Ein traumhafter Feinkostladen erregt unsere Aufmerksamkeit. „Wollen wir hineingehen?“ fragt Klaus scheinheilig. Der herzliche Empfang durch den Inhaber, die aufgebaute Batterie von Gläsern und die ständige Lieferung von Schinken, Wurst, Speck und Käse zum Probieren hätte uns misstrauisch machen sollen. Nur mit Mühe schafft es Klaus, uns wieder an die frische Luft zu bringen, nur um nach einem Spaziergang um den Block wieder vor dem Laden auf der Terrasse zum Déjeuner zu landen.
Aber der Tag ist noch lange nicht zu Ende. Die Pilgerstätte Loreto steht noch auf dem Programm, ehe es zum Frischmachen ins Hotel und danach nach Montemarciano ins Ristorante Alberto Berrdi geht. Den Aperitif gibt es am Meer, drinnen gibt es Fisch und Meeresfrüchte in allen Lebenslagen.
Samstag, 19. Oktober: Die Grotten von Frassati warten aheute uf uns. Sie sind eine Wucht. Wir haben eine Privatführung. In der größten der Grotten, in der der Dom von Mailand Platz hätte, erscheint unvermutet ein Tenor, der in der majestätischen Höhle ein Ave Maria erschallen lässt.
Bei der Ausfahrt wird an einer Bude „kurz“ gehalten. Den Inhaber kennt Klaus aus München. Er versorgt uns mit Kostproben von Spanferkel über piadine und crescia bis Trüffel- und Schokoladensalami; dazu reichlich Verdiccio für eine beschwingte Weiterfahrt.
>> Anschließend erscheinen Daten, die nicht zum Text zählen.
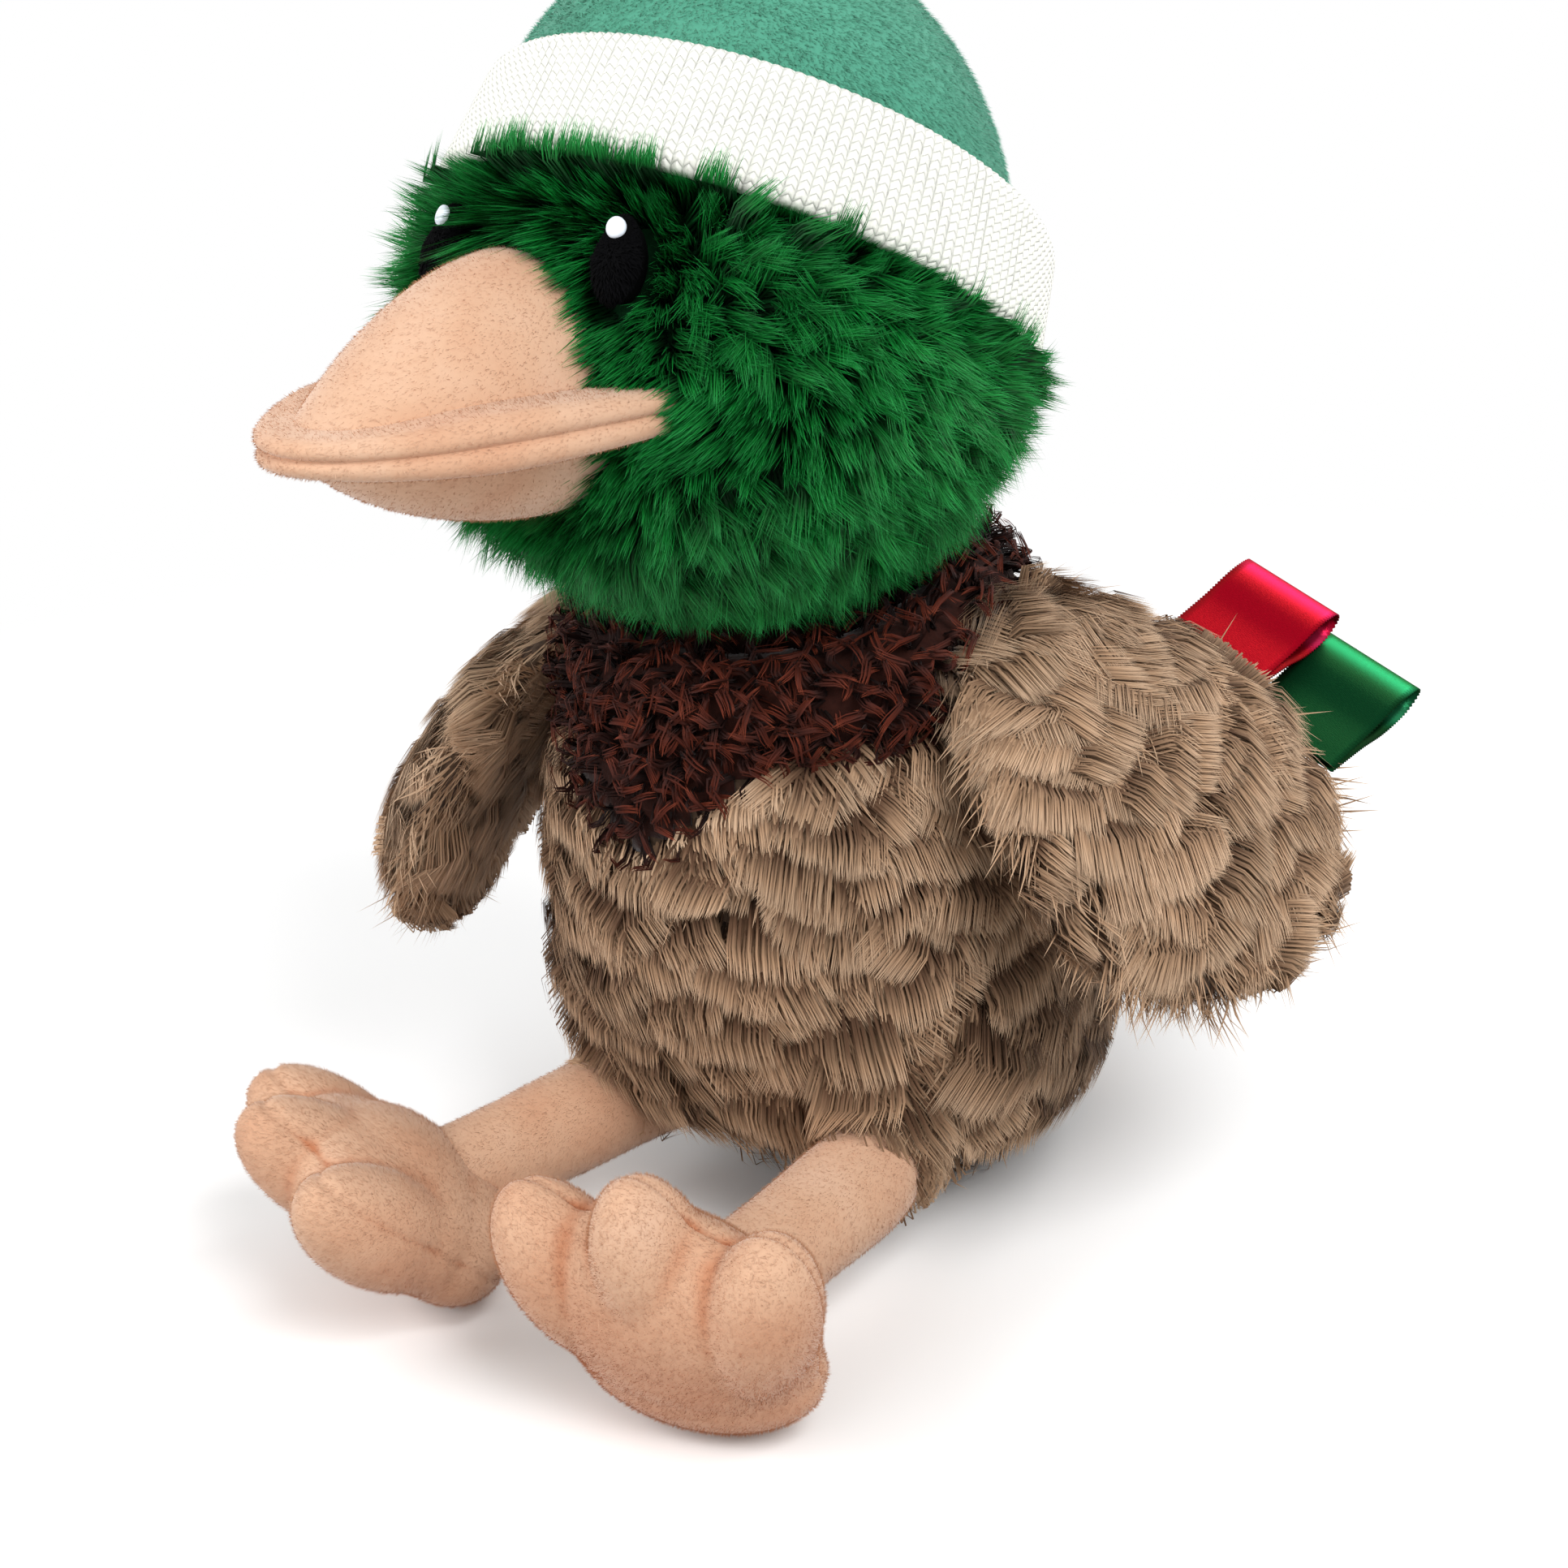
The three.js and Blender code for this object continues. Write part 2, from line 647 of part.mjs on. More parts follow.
// Place of a point that is given from the middle of an eye: x to the side, y inward, z up
function eyeMatrix(side) {
  const place = [side * eyePlace[0], eyePlace[1], eyePlace[2]];
  const normal = new THREE.Vector3(
    (place[0] - headCentre[0]) / headSide ** 2,
    (place[1] - headCentre[1]) / headDepth ** 2,
    (place[2] - headCentre[2]) / headHeight ** 2,
  ).normalize();
  const turn = new THREE.Quaternion().setFromUnitVectors(new THREE.Vector3(0, -1, 0), normal);
  return new THREE.Matrix4().compose(new THREE.Vector3(...place), turn, new THREE.Vector3(1, 1, 1));
}

function eyeForm(side, grow) {
  const radii = [eyeHalfWidth + grow, eyeBulge + grow, eyeHalfHeight + grow];
  return toSolid(unitSphere(...small).scale(...radii)).transform(eyeMatrix(side).elements);
}

// The white dot that is stitched on the upper part of an eye
function glintForm(side) {
  const out = eyeBulge * Math.sqrt(1 - (glintRise / eyeHalfHeight) ** 2);
  const place = new THREE.Vector3(0, -out, glintRise).applyMatrix4(eyeMatrix(side));
  return ellipsoid(place.toArray(), Array(3).fill(glintRadius), dot);
}

function buildHead(parent) {
  const outer = headForm(0, shown);
  const inner = headForm(coverThickness, hidden);
  const opening = neckOpening();
  const shell = outer.subtract(inner).subtract(opening);
  addPiece(parent, 'head_cover', shell, colours.green, 0.9);
  const filling = headForm(coverThickness + seamGap, hidden).subtract(opening);
  addPiece(parent, 'head_stuffing', filling, colours.stuffing, 1);

  const face = headForm(-seamGap, shown);
  const lip = lipForm(0);
  const lipRoom = lipForm(seamGap);
  const level = [0, 0, lipHeight];
  const upper = billForm(upperBillRise, billTaper.upper)
    .intersect(halfSpace(level, 0, 1))
    .subtract(lipRoom)
    .subtract(face);
  const lower = billForm(lowerBillDrop, billTaper.lower)
    .intersect(halfSpace(level, 0, -1))
    .subtract(lipRoom)
    .subtract(face);
  addPiece(parent, 'upper_bill', largest(upper), colours.peach, 0.9);
  addPiece(parent, 'lower_bill', largest(lower), colours.peach, 0.9);
  addPiece(parent, 'bill_lip', largest(lip.subtract(face)), colours.peach, 0.9);

  for (const [side, name] of [[1, 'left'], [-1, 'right']]) {
    const eye = eyeForm(side, 0).subtract(face);
    const glint = glintForm(side).subtract(eyeForm(side, seamGap)).subtract(face);
    addPiece(parent, `${name}_eye`, largest(eye), colours.black, 0.6);
    addPiece(parent, `${name}_eye_glint`, largest(glint), colours.white, 0.4);
  }
}

function buildHat(parent) {
  const matrix = new THREE.Matrix4().makeTranslation(...cuffCentre)
    .multiply(new THREE.Matrix4().makeRotationX(hatTilt * degrees));
  const normal = [0, -Math.sin(hatTilt * degrees), Math.cos(hatTilt * degrees)];
  const domeRadii = [domeSide, domeDepth, domeRise];
  const hollow = ellipsoid(domeCentre, domeRadii.map((radius) => radius - hatThickness));
  const start = cuffCentre.map((value, i) => value + normal[i] * hatTuck);
  const dome = ellipsoid(domeCentre, domeRadii)
    .subtract(hollow)
    .intersect(halfSpace(start, hatTilt, 1));
  addPiece(parent, 'hat_dome', dome, colours.teal, 0.9);

  const sleeve = [
    [0, 0],
    [1 - cuffFold / cuffLowSide, 0],
    [1, cuffFold],
    [cuffTopSide / cuffLowSide, cuffHeight - cuffFold],
    [(cuffTopSide - cuffFold) / cuffLowSide, cuffHeight],
    [0, cuffHeight],
  ];
  const lathe = new THREE.LatheGeometry(sleeve.map(([r, z]) => new THREE.Vector2(r, z)), shown[0]);
  const shaped = reshape(lathe.rotateX(Math.PI / 2), ([x, y, z]) => {
    const depth = THREE.MathUtils.lerp(cuffLowDepth, cuffTopDepth, z / cuffHeight);
    const side = THREE.MathUtils.lerp(cuffLowSide, cuffTopSide, z / cuffHeight);
    return [x * cuffLowSide, y * cuffLowSide * depth / side, z];
  });
  const domeRoom = ellipsoid(domeCentre, domeRadii.map((radius) => radius + seamGap));
  const band = toSolid(shaped).transform(matrix.elements).subtract(domeRoom);
  addPiece(parent, 'hat_cuff', largest(band), colours.cream, 0.95);
}

// A ribbon folded into a loop, its two ends sewn together at the origin; it runs along +Y.
// The inner outline lies within the outer one by the ribbon's thickness.
function ribbonLoop(length) {
  const steps = 9;
  const outline = (inset, from) => {
    const tip = length - inset;
    const half = (share) => THREE.MathUtils.lerp(ribbonRootHalf, ribbonHalfOpen, share) - inset;
    const upper = new THREE.CatmullRomCurve3([
      new THREE.Vector3(from, half(0), 0),
      ...ribbonSwell.map(([place, open]) => new THREE.Vector3(place * tip, half(open), 0)),
      new THREE.Vector3(tip, 0, 0),
    ]).getPoints(steps);
    const top = upper.map((point) => new THREE.Vector2(point.x, point.y));
    const bottom = top.slice(0, -1).reverse().map((point) => new THREE.Vector2(point.x, -point.y));
    return [...top, ...bottom];
  };
  const shape = new THREE.Shape(outline(0, 0));
  shape.holes.push(new THREE.Path(outline(ribbonThickness, ribbonSewn).reverse()));
  const loop = new THREE.ExtrudeGeometry(shape, { depth: ribbonWidth, bevelEnabled: false });
  // The extrusion's X, Y and Z become the loop's length (Y), thickness (X) and width (-Z)
  return toSolid(loop.translate(0, 0, -ribbonWidth / 2).applyMatrix4(new THREE.Matrix4().set(
    0, 1, 0, 0,
    1, 0, 0, 0,
    0, 0, -1, 0,
    0, 0, 0, 1,
  )));
}

function buildRibbons(wing) {
  const rise = ribbonRise * degrees;
  const back = new THREE.Vector2(Math.cos(rise), -Math.sin(rise)); // rearward, downward
  const edge = new THREE.Vector2(Math.sin(rise), Math.cos(rise));
  const rim = new THREE.CatmullRomCurve3(
    wingOutline.map(([y, z]) => new THREE.Vector3(y, z, 0)),
    true,
  ).getPoints(rimSteps);
  const step = ribbonWidth + ribbonGap;
  const loops = [
    ['red_ribbon_loop', redPlace, redLength, colours.red],
    ['green_ribbon_loop', redPlace + step, greenLength, colours.ribbonGreen],
  ];
  for (const [name, place, length, colour] of loops) {
    const beside = rim.filter((point) => {
      const across = point.x * edge.x + point.y * edge.y;
      return point.x > 0 && Math.abs(across - place) < ribbonWidth / 2;
    });
    const out = Math.max(...beside.map((point) => point.x * back.x + point.y * back.y));
    const root = out + seamGap;
    const down = root * back.y + place * edge.y;
    const rear = root * back.x + place * edge.x;
    const holder = new THREE.Group();
    holder.position.set(archAt(down), rear, -down);
    holder.rotation.x = rise;
    wing.add(holder);
    addPiece(holder, name, ribbonLoop(length), colour, 0.35);
  }
}

function buildWing(side, name) {
  const holder = new THREE.Group();
  holder.applyMatrix4(wingMatrix(side, wingFlare[name]));
  group.add(holder);
  const outer = swung(wingForm(0, wingFacets), name).add(wingRoot(0));
  const filling = swung(wingForm(coverThickness, hidden), name);
  const shell = outer.subtract(filling);
  const outside = swung(archedSpace(seamGap / 2), name);
  const inside = swung(archedSpace(-seamGap / 2), name);
  const stuffing = swung(wingForm(coverThickness + seamGap, hidden), name);
  const front = onSide(largest(shell.intersect(outside)), side);
  const rear = onSide(largest(shell.subtract(inside)), side);
  addPiece(holder, `${name}_wing_outer`, front, colours.taupe, 0.95);
  addPiece(holder, `${name}_wing_inner`, rear, colours.taupeDark, 0.95);
  addPiece(holder, `${name}_wing_stuffing`, onSide(stuffing, side), colours.stuffing, 1);
  if (side > 0) {
    const swing = new THREE.Group();
    swing.rotation.x = wingSwing[name] * degrees;
    holder.add(swing);
    buildRibbons(swing);
  }
}

// The space outside the wing's middle surface, which is arched like the wing
function archedSpace(offset) {
  const points = [new THREE.Vector2(beyond, beyond), new THREE.Vector2(offset, beyond)];
  const steps = 8;
  for (let i = 0; i <= steps; i += 1) {
    const down = wingLength * i / steps;
    points.push(new THREE.Vector2(offset + archAt(down), -down));
  }
  points.push(new THREE.Vector2(offset, -beyond), new THREE.Vector2(beyond, -beyond));
  const side = new THREE.Shape(points);
  const slab = new THREE.ExtrudeGeometry(side, { depth: 2 * beyond, bevelEnabled: false });
  return toSolid(slab.rotateX(Math.PI / 2).translate(0, beyond, 0));
}

function buildLeg(side, name) {
  const frame = legs[name];
  addPiece(group, `${name}_leg`, placedLeg(frame), colours.peach, 0.9);
  const matrix = footMatrix(frame, side, name);
  const turn = side * footTurn[name] * degrees;
  const radius = ankleRadius + swingGap;
  const span = [legReach - limbRoom * radius, legReach];
  const axis = [Math.cos(turn), Math.sin(turn), 0];
  const swing = [-ankleSwing, ankleSwing];
  const room = swingRoom(frame, frame.end.toArray(), radius, span, axis, swing);
  const foot = footForm().transform(matrix.elements).subtract(room);
  const front = (gap) => {
    const box = new THREE.BoxGeometry(2 * beyond, 2 * beyond, 2 * beyond);
    return toSolid(box.translate(0, soleSplit - gap - beyond, 0)).transform(matrix.elements);
  };
  addPiece(group, `${name}_foot_sole`, largest(foot.intersect(front(seamGap / 2))), colours.peach, 0.9);
  addPiece(group, `${name}_foot_top`, largest(foot.subtract(front(-seamGap / 2))), colours.peach, 0.9);
}

buildTorso();

const head = new THREE.Group();
head.position.set(...neckCentre, 0);
head.rotation.z = headTurn * degrees;
group.add(head);
const headLocal = new THREE.Group();
headLocal.position.set(-neckCentre[0], -neckCentre[1], 0);
head.add(headLocal);
buildHead(headLocal);
buildHat(headLocal);

buildWing(1, 'left');
buildWing(-1, 'right');
buildLeg(1, 'left');
buildLeg(-1, 'right');

const duck = new THREE.Group();
group.position.y = -seatMiddle;
duck.add(group);

export default duck;
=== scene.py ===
import math

import bmesh
import bpy
import numpy as np
from mathutils import Euler, Matrix, Vector
from mathutils.bvhtree import BVHTree
from mathutils.kdtree import KDTree


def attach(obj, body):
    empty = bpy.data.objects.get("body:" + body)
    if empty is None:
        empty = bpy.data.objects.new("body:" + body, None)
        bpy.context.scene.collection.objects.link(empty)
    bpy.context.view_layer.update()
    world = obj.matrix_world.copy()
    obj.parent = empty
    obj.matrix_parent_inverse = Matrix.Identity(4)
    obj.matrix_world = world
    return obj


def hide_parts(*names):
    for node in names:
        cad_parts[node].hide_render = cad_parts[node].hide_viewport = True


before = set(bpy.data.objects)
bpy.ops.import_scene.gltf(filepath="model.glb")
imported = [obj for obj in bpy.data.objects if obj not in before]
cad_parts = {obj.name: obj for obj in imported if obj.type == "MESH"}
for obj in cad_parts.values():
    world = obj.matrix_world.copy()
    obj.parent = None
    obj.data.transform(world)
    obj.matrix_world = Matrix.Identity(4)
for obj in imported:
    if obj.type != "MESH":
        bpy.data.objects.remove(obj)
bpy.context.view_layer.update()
mm = 0.001
print('frame loaded')


# Where the parts are. The duck faces -Y; the neck's line is seatShift in front of the origin.
duck = {
    'seatShift': -23,
    'neck': (0, -10, 143),
    'headTurn': -7,
    'shoulder': (39, 2, 114),
    'wingTurn': 13,
    'wingFlare': {'left': 39, 'right': 33},
    'wingSwing': {'left': 4, 'right': -20},
    'hip': {'left': (30, -54, 21), 'right': (-28, -44, 21)},
    'ankle': {'left': (27.4, -102.9, 19.1), 'right': (-40.7, -91.3, 19.4)},
    'footTurn': {'left': 3, 'right': 37},
    'footLean': {'left': 21, 'right': 45},
    'anklePlace': (0, 4, 18),
}
sides = {'left': 1, 'right': -1}


def shifted(x, y, z):
    return Matrix.Translation(Vector((x, y, z)) * mm)


def turnedAbout(axis, angle):
    return Matrix.Rotation(math.radians(angle), 4, axis)


seatPlace = shifted(0, duck['seatShift'], 0)
neckX, neckY, neckZ = duck['neck']
headPlace = seatPlace @ shifted(0, neckY, 0) @ turnedAbout('Z', duck['headTurn']) @ shifted(0, -neckY, 0)


def wingPlace(name):
    side = sides[name]
    x, y, z = duck['shoulder']
    place = seatPlace @ shifted(side * x, y, z)
    place = place @ turnedAbout('Z', -side * duck['wingTurn'])
    place = place @ turnedAbout('Y', -side * duck['wingFlare'][name])
    return place @ turnedAbout('X', duck['wingSwing'][name])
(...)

Im Bus erfahren wir, dass Fahrer Stefano das Tanken vergessen hat. Wir schaffen es aber noch zu einer einsamen Tankstelle. Eigenartiger Weise sind dort ein Musiker und Gläser mit erstklassigem Spumante zur Stelle. Und zufällig hat die Tankstelle im Obergeschoss eine verglaste Pergola mit langem Tisch für uns. Der Musikus entpuppt sich als unterhaltsamer Zauberer, und der Inhaber hat nicht nur einen bayerischen Federhut, sondern auch eine frisch gebratene porcetta, ein knuspriges Schweinchen. Es ist grandios. Auch die Trüffel haben jetzt wieder ihren großen Auftritt.
Nach einer kurzen Pause im Hotel geht es nach Monte San Vito, wo eine historische Ölmühle und ein zauberhaftes kleines Theater auf uns warten. Zwei Schauspieler führen einen kleinen Sketch auf, - Bei der Weiterfahrt zum abendlichen Restaurant eröffnet uns Klaus, dass es Schwierigkeiten mit dem Restaurant fürs Abendessen gibt. Er bittet uns zu einem Drink auf die grandiose Terrasse seines Hauses, wo dann „ersatzweise“ die Türen aufgehen und wir einen festlich gedeckten, eleganten Saal sehen mit Lüster und offenem Kamin. Eine kleine Brigade verwöhnt uns mit einem köstlichen Dîner, welches einer Sterneküche entsprungen zu sein scheint. Die Weine mundeten auch entsprechend; wie wir heim gekommen sind, ist nicht ganz klar.
Sonntag, 20. Oktober 2019: Franco, der trifolaio, steht am Hotel und verkauft uns seine Trüffel. Dann geht es zu den Sternen: Wir fahren Senigalla zum Ristorante Uliassi, wo wir mit einem pranzo die Reise beschließen. Senigalla ist ein zauberhaftes Küstenstädtchen, wegen des sonnigen Sonntags voll mit flanierenden Einheimischen und Kinderwagen. Im Ristorante Uliassi kommt wahre Freude auf. Sie haben die Mischung drauf, die ein Top-Restaurant mit drei Sternen ausmacht: Professionalität und Gelassenheit, Perfektion ohne Arroganz, Küche ohne Krampf. Zum Verlieben!
Wir fahren dann gemeinsam mit dem Bus zum Flughafen. Wir sehen die glücklichen Gesichter unserer Mitrei-senden und Klaus mit Federica, die die Sache steuern. Wir sind dankbar, denn das war Lebensfreude pur!